Après 2004, il y a 2 pays qui sont entrés en 2007 : la Roumanie et la Bulgarie. Et beaucoup de pays pensent que c’était trop tôt, trop vite et que ces pays n’avaient pas encore atteint ce niveau de développement démocratique et d’ailleurs. Il s’est trouvé qu’après l’adhésion de la Bulgarie notamment, il y a eu tout un pourcentage d’aides qui a été retiré parce qu’elle n’avait pas respecté les conditions concernant l’indépendance judiciaire etc…..

 Là, je suis d’accord et c’est pour cela que maintenant, la politique d’élargissement et les conditions sont devenues beaucoup plus rigides et pour les pays adhérents, plus difficile, mais pour de bonnes raisons.

Pour la Roumanie et la Bulgarie, ça a causé beaucoup de problèmes. Les pays qui sont actuellement dans la queue de l’adhésion dans les Balkans sont : le Monténégro, la Serbie, la Macédoine, l’Albanie et le Kosovo, sans oublié évidemment la Turquie, mais c’est encore un autre débat.

Tous les débats actuels sont sur la question des Roms, avec des controverses, et ça aussi ça renforce le message que nous ne devons pas tous leur accorder l’entrée.
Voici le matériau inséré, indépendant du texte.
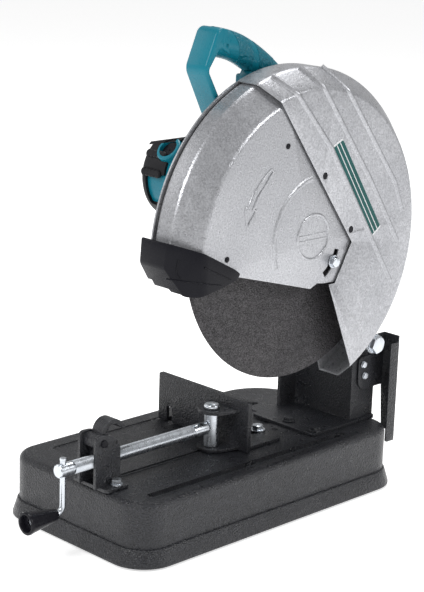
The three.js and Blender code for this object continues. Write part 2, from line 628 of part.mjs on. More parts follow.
function buildMotor() {
  const centre = [MOTOR.y, MOTOR.z];
  piece('motor_housing', motorHousing(), FINISH.teal);
  piece('motor_end_cap', motorEndCap(), FINISH.rubber);
  const bearing = ring('x', centre, -117.5, -109, 5.3, 13, ROUND.medium);
  piece('armature_bearing_outer', bearing, FINISH.steel);
  piece('stator', turned('x', centre, [
    [28, -76], [28, -44], [32, -38.5], [43, -38.5], [47.8, -44], [47.8, -74], [38, -74.5], [38, -80],
    [30, -80], [28, -76],
  ], ROUND.large), FINISH.copper);
  piece('armature', armature(), FINISH.steel);
  piece('cooling_fan', coolingFan(), FINISH.blackPlastic);
  Object.entries(BRUSH_ANGLES).forEach(([side, angle]) => {
    piece(`carbon_brush_${side}`, spoke(MOTOR.brushX, angle, 15.8, 34, 4.5, 4), FINISH.carbon);
    const slot = spoke(MOTOR.brushX, angle, 53.4, 60, 5.5, 4);
    const cap = cut(spoke(MOTOR.brushX, angle, 44, 54.6, 8.3, ROUND.medium), slot);
    piece(`brush_cap_${side}`, cap, FINISH.blackPlastic);
  });
}

// ---------------------------------------------------------------- guards

/** A dish about the guard's axis: rim, sloping shoulder and flat face, with the rim's edge at openX. */
function dish(openX, rimRadius, shoulderX, faceRadius, faceX) {
  const profile = [[0, openX], [rimRadius, openX], [rimRadius, shoulderX], [faceRadius, faceX], [0, faceX]];
  return turned('x', [GUARD.y, GUARD.z], profile, ROUND.guard);
}

/** A point beside the seam line: along runs from its upper end, aside is to the rear. */
function seamPoint(along, aside) {
  const [top, low] = SEAM.map((p) => new THREE.Vector2(...p));
  const length = top.distanceTo(low);
  const way = low.clone().sub(top).divideScalar(length);
  return [top.x + way.x * along - way.y * aside, top.y + way.y * along + way.x * aside];
}

const LOWER_FRONT = [[-260, 338], [-91, 325], [36, 290], [48, 295], [61, 293]];

function fixedGuard() {
  const g = GUARD;
  const t = g.sheet;
  const outer = dish(g.backX, g.outerRadius, g.outerShoulder, g.outerFaceRadius, g.outerFace);
  const inner = dish(
    g.backX + t, g.outerRadius - t, g.outerShoulder - 0.6, g.outerFaceRadius - 1, g.outerFace - t);
  const belowBack = [...LOWER_FRONT, [66, 291], [118, 170], [132, 130], [-260, 100]];
  const frontPart = [
    [-260, 100], [132, 130], [103, 196], [66, 291], [77, 291], SEAM[1], seamPoint(-90, 0), [-260, 620],
  ];
  const lockTab = join(
    plate('x', outline([[60, 303], [130, 303], [130, 330], [60, 330]], 6), 121, 123, 3),
    box(122, 128.5, 121, 130, 306, 327));
  const forward = plate('x', frontPart, g.backX + t + 0.01, 140);
  const shell = cut(outer, inner, plate('x', belowBack, 60, 140), forward);
  const spindleHole = rod('x', [SPINDLE.y, SPINDLE.z], 60, 80, 20, ROUND.large);
  const lockHole = rod('x', [LOCK.y, LOCK.z], 115, 126, 3.6, ROUND.small);
  return cut(join(shell, lockTab), spindleHole, lockHole);
}

function frontGuard() {
  const g = GUARD;
  const t = g.sheet;
  const edge = g.backX + 5;
  const outer = dish(edge, g.innerRadius, g.innerShoulder, g.innerFaceRadius, g.innerFace);
  const inner = dish(
    edge - 5, g.innerRadius - t, g.innerShoulder - 0.8, g.innerFaceRadius - 1, g.innerFace - t);
  const tuck = 11;
  const seam = [seamPoint(-160, tuck), seamPoint(222, tuck)];
  const beyondSeam = [...seam, [89, 290], [89, 80], [420, 80], [420, 700]];
  const below = [...LOWER_FRONT, [89, 292], [89, 60], [-260, 60]];
  const arc = circlePoints(g.y, g.z, LOCK.slotRadius - 4, LOCK.slotFrom, LOCK.slotTo, 6);
  const back = circlePoints(g.y, g.z, LOCK.slotRadius + 4, LOCK.slotTo, LOCK.slotFrom, 6);
  const slot = plate('x', [...arc, ...back], 110, 140);
  return cut(outer, inner, plate('x', beyondSeam, 60, 140), plate('x', below, 60, 140), slot);
}

/** The moulded nose that closes the front of the guard and throws the sparks down. */
function noseDeflector() {
  const side = outline([
    [-184, 374], [-147, 361], [-97, 335], [-89, 329], [-94, 323], [-118, 317], [-150, 311], [-165, 312],
    [-171, 321], [-186, 345],
  ], 3);
  const plan = outline([
    [70, -190, 0.1], [107, -190], [132.5, -146], [132.5, -80, 0.1], [70, -80, 0.1],
  ], 5);
  const inPlan = outline([
    [73, -187, 0.1], [106, -187], [129.5, -145], [129.5, -60, 0.1], [73, -60, 0.1],
  ], 3);
  const inSide = [
    [-181, 371], [-147, 358.5], [-80, 325], [-80, 290], [-162, 290], [-168, 322], [-183, 346],
  ];
  const outer = plate('x', side, 60, 140, 3).intersect(plate('z', plan, 290, 390, 3));
  const inner = plate('x', inSide, 60, 140).intersect(plate('z', inPlan, 280, 400, 3));
  const g = GUARD;
  const clearance = dish(
    g.backX + 4, g.innerRadius + 0.6, g.innerShoulder + 0.4, g.innerFaceRadius + 0.4, g.innerFace + 0.5);
  const backClearance = rod('x', [g.y, g.z], 60, g.backX + 4.5, g.outerRadius + 1.2, ROUND.guard);
  const body = cut(outer, inner, clearance, backClearance);
  return body.decompose().sort((a, b) => b.volume() - a.volume())[0];
}

function buildGuards() {
  piece('fixed_guard', fixedGuard(), FINISH.silver);
  piece('front_guard', frontGuard(), FINISH.silver);
  piece('nose_deflector', noseDeflector(), FINISH.blackPlastic);
  const lockBolt = { shank: 3, length: 8, across: 12, washer: 8, height: 5 };
  piece('guard_lock_bolt', bolt('x', [LOCK.y, LOCK.z], GUARD.innerFace + GAP, 1, lockBolt), FINISH.zinc);
}

// ---------------------------------------------------------------- handle

function handleBody() {
  const { x, half, round } = HANDLE;
  const geometry = new THREE.ExtrudeGeometry(outline(HANDLE_OUTSIDE), {
    depth: 2 * (half - round),
    bevelThickness: round,
    bevelSize: round,
    bevelOffset: -round,
    bevelSegments: 2,
    curveSegments: 3,
  });
  const body = solid(geometry.translate(0, 0, x - half + round).applyMatrix4(AXES.x));
  return cut(body, plate('x', outline(HANDLE_OPENING), 0, 100));
}

function buildHandle() {
  const { x, half } = HANDLE;
  const switchRoom = box(x - 10.5, x + 10.5, 14, 62, 482, 530);
  const roomPlan = outline([[-20, 505], [18, 505], [18, 554], [-8, 558]], 2);
  const triggerRoom = plate('x', roomPlan, x - 8.5, x + 8.5);
  const buttonHole = rod('x', LOCK_BUTTON, x - 30, x + 30, 4.5, ROUND.small);
  const shell = cut(handleBody(), switchRoom, triggerRoom, buttonHole);
  const low = box(0, x - GAP / 2, -200, 200, 300, 700);
  const high = box(x + GAP / 2, 100, -200, 200, 300, 700);
  piece('handle_left', shell.intersect(low), FINISH.teal);
  piece('handle_right', shell.intersect(high), FINISH.teal);
  piece('power_switch', box(x - 10, x + 10, 17, 60, 484, 528), FINISH.blackPlastic);
  const triggerPlan = outline([
    [-10, 518], [-11, 538], [-3, 549], [6, 549], [10, 540], [8, 514], [-1, 509],
  ], 4);
  piece('trigger', plate('x', triggerPlan, x - 8, x + 8), FINISH.blackPlastic);
  const button = join(
    rod('x', LOCK_BUTTON, x - half - 4, x - 4, 4, ROUND.small),
    rod('x', LOCK_BUTTON, x - half - 7, x - half - 3.4, 6, ROUND.small));
  piece('lock_button', button, FINISH.blackPlastic);
  const glandProfile = [[4.2, 86.4], [11, 86.4], [10, 92], [7, 108], [4.2, 108], [4.2, 86.4]];
  piece('cord_gland', turned('y', [x, 470], glandProfile, ROUND.small), FINISH.rubber);
}

// ---------------------------------------------------------------- assembly

buildBase();
buildFence();
buildVise();
buildPivot();
buildDrive();
buildMotor();
buildGuards();
buildHandle();

saw.position.set(...CENTRE_SHIFT);
const chopSaw = new THREE.Group();
chopSaw.add(saw);

export default chopSaw;
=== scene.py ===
import json
import logging
import math
from collections.abc import Callable
from dataclasses import dataclass
from enum import Enum

import bmesh
import bpy
from mathutils import Matrix, Vector


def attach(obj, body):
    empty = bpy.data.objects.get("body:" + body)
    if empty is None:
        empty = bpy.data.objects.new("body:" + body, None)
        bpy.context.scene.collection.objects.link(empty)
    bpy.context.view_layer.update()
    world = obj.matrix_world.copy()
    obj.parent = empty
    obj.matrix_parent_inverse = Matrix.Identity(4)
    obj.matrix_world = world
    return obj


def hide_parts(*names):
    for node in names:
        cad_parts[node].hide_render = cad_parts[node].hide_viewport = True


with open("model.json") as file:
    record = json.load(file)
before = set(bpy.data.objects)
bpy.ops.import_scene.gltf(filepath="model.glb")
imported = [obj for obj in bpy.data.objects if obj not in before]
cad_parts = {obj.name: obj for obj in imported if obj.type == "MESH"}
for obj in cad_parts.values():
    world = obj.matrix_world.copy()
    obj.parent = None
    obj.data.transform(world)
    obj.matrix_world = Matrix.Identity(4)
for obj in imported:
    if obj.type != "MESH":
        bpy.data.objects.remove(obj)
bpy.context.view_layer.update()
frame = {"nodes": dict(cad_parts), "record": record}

LOG = logging.getLogger("chop_saw")

Point2 = tuple[float, float]
Point3 = tuple[float, float, float]
Corner = tuple[float, ...]
Socket = bpy.types.NodeSocket
Tree = bpy.types.NodeTree

# The saw's own millimetres: X = Y = 0 in the middle of the base, Z = 0 at the rim of its skirt.
SAW_ORIGIN = Vector((-2.05, 39.0, 3.0))
MM = 0.001
TO_ROW = Matrix.Scale(MM, 4) @ Matrix.Translation(SAW_ORIGIN)
TO_SAW = TO_ROW.inverted()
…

Mais que nous devons nous assurer que toutes les conditions sont respectées, et qu’en ce qui concerne les minorités telles que les Roms ou autres, le respect est réel. En Macédoine par exemple, 2% de la population est Rom. Le travail à faire en premier est l’accès à l’éducation de ces populations, système dont ils sont exclus actuellement. C’est un grand défi pour les communautés de l’UE, mais pour moi, arrêter l’élargissement maintenant, au moment ou les pays des Balkans essaient d’arriver au niveau économique et de stabilité politique, leur permettant d’entrer, je crois que s’ils voient qu’il y a un arrêt à l’élargissement, ça pourrait nourrir des nationalismes et un jour nous pourrions avoir une crise comme en Bosnie en 1995.

On doit conserver ce but : entrer dans l’UE, ça pourrait étendre les frontières de stabilité et les droits humains de ces pays. Leur population ne représente qu’un faible pourcentage : Macédoine : 2 millions, Serbie : 9 millions, Kosovo : 2 millions. C’est très peu finalement.

La Serbie a une économie très forte et une fois atteint les conditions : droits humains, indépendance judiciaire, lutte contre la corruption… ils pourront contribuer à l’économie de l’Union Européenne.